- Information provided
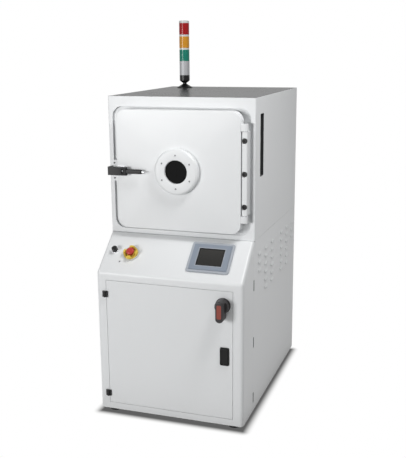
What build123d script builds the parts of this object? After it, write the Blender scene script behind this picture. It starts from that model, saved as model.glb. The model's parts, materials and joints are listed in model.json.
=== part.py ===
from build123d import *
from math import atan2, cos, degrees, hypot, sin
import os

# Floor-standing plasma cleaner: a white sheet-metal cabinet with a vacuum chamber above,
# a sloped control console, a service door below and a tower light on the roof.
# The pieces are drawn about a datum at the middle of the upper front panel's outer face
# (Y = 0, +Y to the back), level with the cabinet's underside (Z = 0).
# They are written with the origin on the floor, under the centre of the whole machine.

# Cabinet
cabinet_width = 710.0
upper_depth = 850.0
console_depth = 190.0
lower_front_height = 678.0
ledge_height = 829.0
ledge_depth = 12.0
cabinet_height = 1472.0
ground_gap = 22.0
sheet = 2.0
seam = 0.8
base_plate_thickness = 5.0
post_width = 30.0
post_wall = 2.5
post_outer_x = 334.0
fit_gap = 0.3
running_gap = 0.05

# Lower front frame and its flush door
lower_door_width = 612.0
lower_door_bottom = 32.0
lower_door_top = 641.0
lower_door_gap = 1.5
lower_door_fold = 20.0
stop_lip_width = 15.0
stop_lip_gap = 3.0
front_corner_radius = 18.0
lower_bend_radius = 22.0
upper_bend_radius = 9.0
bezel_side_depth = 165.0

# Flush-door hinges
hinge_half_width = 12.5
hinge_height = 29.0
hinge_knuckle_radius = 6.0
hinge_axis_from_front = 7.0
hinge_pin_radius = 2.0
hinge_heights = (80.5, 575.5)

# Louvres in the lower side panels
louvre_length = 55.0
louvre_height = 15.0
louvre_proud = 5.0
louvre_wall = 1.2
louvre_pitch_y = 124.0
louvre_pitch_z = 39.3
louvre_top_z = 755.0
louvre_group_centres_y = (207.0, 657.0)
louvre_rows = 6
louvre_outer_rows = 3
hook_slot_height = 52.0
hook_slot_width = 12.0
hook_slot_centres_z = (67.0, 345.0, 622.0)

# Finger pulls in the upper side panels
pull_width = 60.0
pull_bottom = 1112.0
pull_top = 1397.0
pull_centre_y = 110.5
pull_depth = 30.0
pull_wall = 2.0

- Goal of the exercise
Return the opening line of the data and every line after it through the line containing "running_gap = 0.05", please, exactly as written and with nothing added.

- Complete response
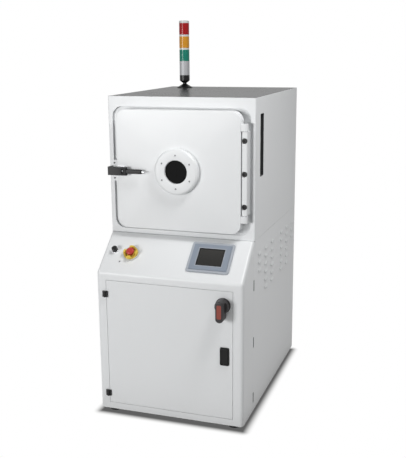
What build123d script builds the parts of this object? After it, write the Blender scene script behind this picture. It starts from that model, saved as model.glb. The model's parts, materials and joints are listed in model.json.
=== part.py ===
from build123d import *
from math import atan2, cos, degrees, hypot, sin
import os

# Floor-standing plasma cleaner: a white sheet-metal cabinet with a vacuum chamber above,
# a sloped control console, a service door below and a tower light on the roof.
# The pieces are drawn about a datum at the middle of the upper front panel's outer face
# (Y = 0, +Y to the back), level with the cabinet's underside (Z = 0).
# They are written with the origin on the floor, under the centre of the whole machine.

# Cabinet
cabinet_width = 710.0
upper_depth = 850.0
console_depth = 190.0
lower_front_height = 678.0
ledge_height = 829.0
ledge_depth = 12.0
cabinet_height = 1472.0
ground_gap = 22.0
sheet = 2.0
seam = 0.8
base_plate_thickness = 5.0
post_width = 30.0
post_wall = 2.5
post_outer_x = 334.0
fit_gap = 0.3
running_gap = 0.05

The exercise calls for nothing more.